The implementation of liquid cooling in data center architectures represents a significant advancement in thermal management of high-compute servers. A well thought out DLC architecture makes it possible to harness the full potential of the advanced computing resources. The architectural considerations and design philosophy highlighted in this article present a DLC system design approach that can meet the cooling requirements of the present generation while being capable of supporting future scalability without major design updates.

References

[1] “Liquid Cooling Enters the Mainstream in Data Centers.” 2024. Jll.com. 2024. www.jll.com/en-us/insights/liquid-cooling-entersthemainstream-in-data-centers.

[2] “An Introduction to Liquid Cooling in the Data Center.” 2023. Datacenterdynamics.com.
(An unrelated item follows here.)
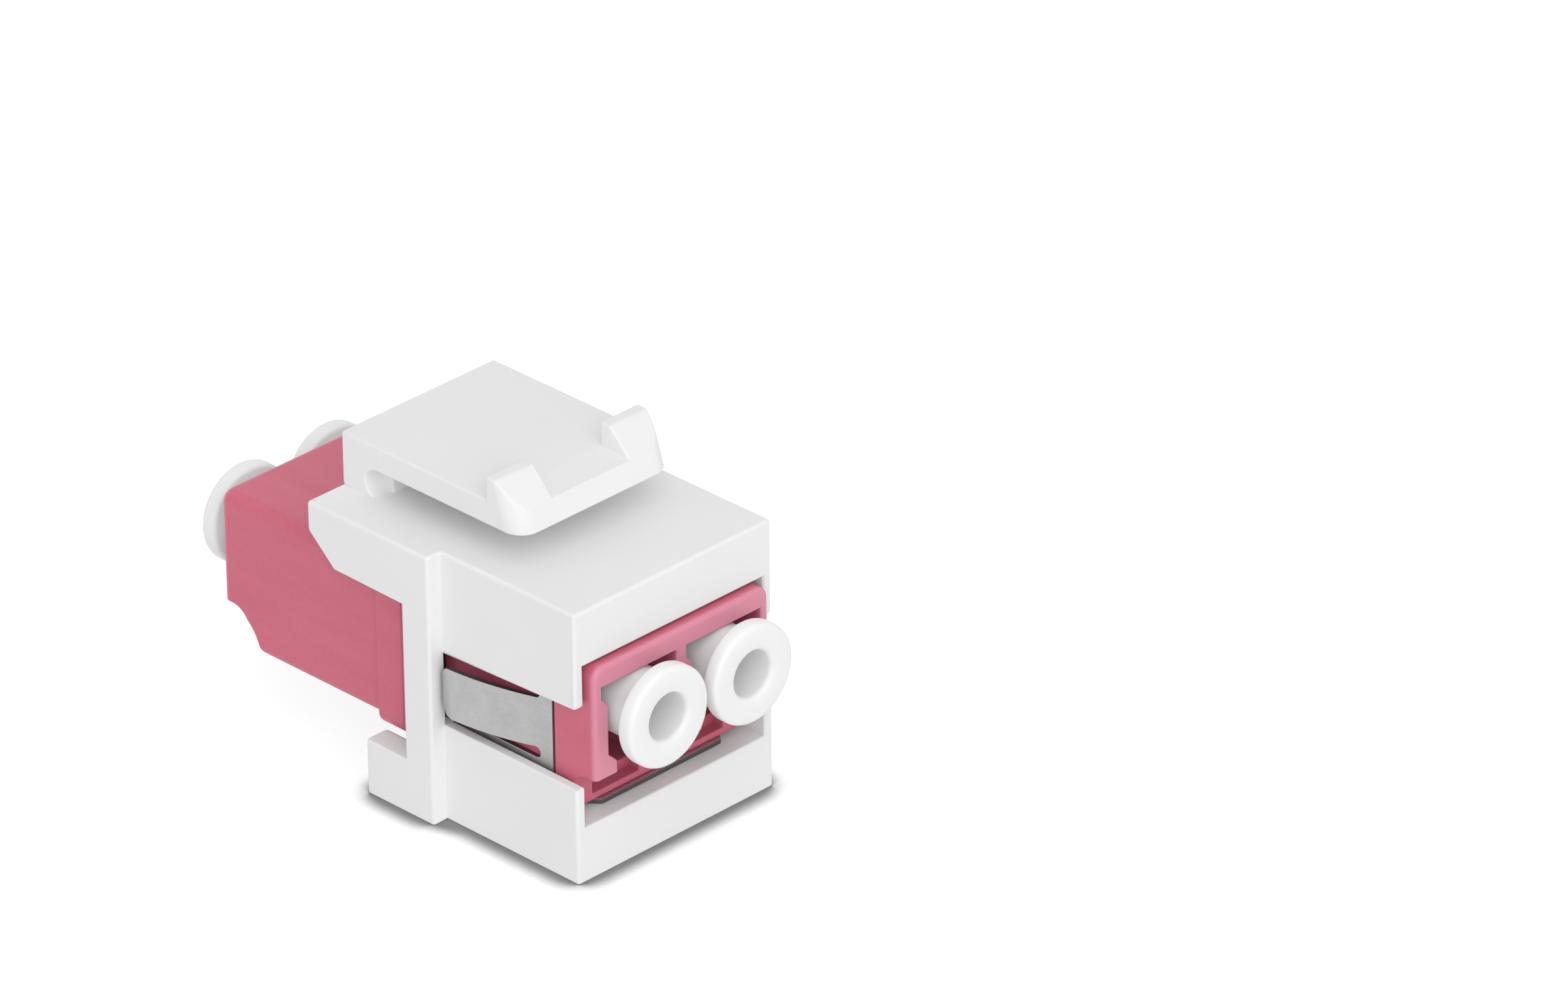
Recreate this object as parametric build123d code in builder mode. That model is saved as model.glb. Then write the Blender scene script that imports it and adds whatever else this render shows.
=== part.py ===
from build123d import *
import os

os.makedirs("parts", exist_ok=True)

# A duplex fibre coupler held in a keystone frame.
# X runs across both ports, +Y from the panel side to the cable side, +Z up.
# Y = 0 is the mid-plane of the adapter, Z = 0 the base of the frame.

# Adapter housing: two halves from one mould, joined at the mid-plane
adapter_width = 12.9
adapter_height = 9.15
adapter_length = 28.5
adapter_edge_radius = 0.7
adapter_end_radius = 0.3
flange_length = 3.93
flange_proud_side = 0.35
flange_proud_level = 0.285
flange_edge_radius = 0.8
port_pitch = 6.25
port_axis_drop = 3.25
port_roof_rise = 2.05
port_width = 4.6
port_shoulder_width = 5.5
port_shoulder_depth = 0.75
port_shoulder_chamfer = 0.45
port_sill_drop = 2.15
foot_reach = 0.6
foot_slope = 0.55
foot_height = 0.75
foot_depth = 2.2
latch_room_drop = 4.9
heel_setback = 1.9
heel_radius = 1.35
heel_lip_height = 0.4
heel_channel_depth = 0.8
web_thickness = 1.6
gauge_mark_width = 0.55
gauge_mark_length = 1.7
gauge_mark_depth = 0.25
gauge_mark_offset = 0.175
gauge_mark_distance = 4.25

# Alignment sleeves and the tubes that hold them
sleeve_length = 11.4
sleeve_outer_radius = 0.81
sleeve_bore_radius = 0.625
sleeve_slit = 0.3
sleeve_clearance = 0.05
holder_radius = 1.35
holder_lip_thickness = 0.4
holder_lip_radius = 0.7

# Spring clip, folded from strip
clip_thickness = 0.3
clip_proud = 0.05
clip_bend_radius = 0.6
clip_clearance = 0.05
clip_front_gap = 3.15
clip_band_front_gap = 1.65
clip_band_corner = 1.2
clip_rear_gap = 0.35
clip_top_level = 11.8
clip_slot_width = 0.6
clip_slot_level = 6.28
clip_tab_length = 5.85
clip_tab_gap = 0.3
clip_tab_width = 3.02
clip_tab_flare = 1.15
clip_tab_bow = 0.24
clip_tab_corner = 0.7
clip_tab_top_corner = 0.4

# Keystone frame
body_length = 9.95
roof_thickness = 3.27
side_wall = 0.6
side_gap = 0.15
floor_level = 3.28
clip_float = 0.07
ceiling_gap = 0.13
sill_level = 6.4
sill_radius = 0.6
lip_level_front = 10.5
lip_level_rear = 10.15
lip_radius = 0.25
wing_reach = 1.0
shoulder_thickness = 1.735
shoulder_relief = 0.37
post_length = 2.1
arm_width = 1.25
arm_roof_gap = 0.17
plate_length = 9.18
plate_edge_height = 1.7
plate_chamfer_length = 1.96
plate_chamfer_height = 1.75
base_length = 5.13
base_wall_level = 3.32
base_wall_width = 1.78
base_wall_radius = 0.5
base_floor = 1.36
rib_thickness = 0.6
rib_pitch = 3.1
rib_count = 4
rib_level = 3.1
rib_end_gap = 0.15
frame_edge_radius = 0.2

# Latch
latch_width = 11.2
latch_slot = 1.67
latch_thickness = 1.48
latch_root_thickness = 1.75
latch_hinge_gap = 0.98
latch_block_width = 9.0
latch_tip = 5.5
latch_tip_lean = 0.45
latch_tip_fall = 0.15
latch_corner_radius = 1.2
lug_face = 8.16
lug_gap = 5.6
lug_height = 1.35
lug_crest = 0.73

# Dust caps
cap_flange_radius = 2.9
cap_flange_thickness = 1.03
cap_flange_gap = 1.17
cap_barrel_clearance = 0.05
cap_bore_radius = 1.35
cap_web = 1.0
cap_socket_clearance = 0.06
cap_socket_depth = 1.5
cap_edge_chamfer = 0.25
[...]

March 28, 2023. www.datacenterdynamics.com/en/analysis/an-introduction-to-liquid-cooling-in-the-data-center/.

[3] Meadows, Dave. 2024. “Cooling the AI Blaze: Solutions for Surging Rack Densities in Data Centers.” Stulz-Usa.com. STULZ Air Technology Systems. June 12, 2024. www.blog.stulz-usa.com/cooling-the-ai-blaze-solutions-for-surging-rack-densities-in-datacenters.

[4] Chen, Cheng, Dennis Trieu, Tejas Shah, Allen Guo, Jaylen Cheng, Christopher Chapman, Sukhvinder Kang, et al. n.d. “OCP OAI SYSTEM LIQUID COOLING GUIDELINES.” www.opencompute.org/documents/oai-system-liquid-cooling-guidelines-in-ocptemplate-mar-3-2023-update-pdf.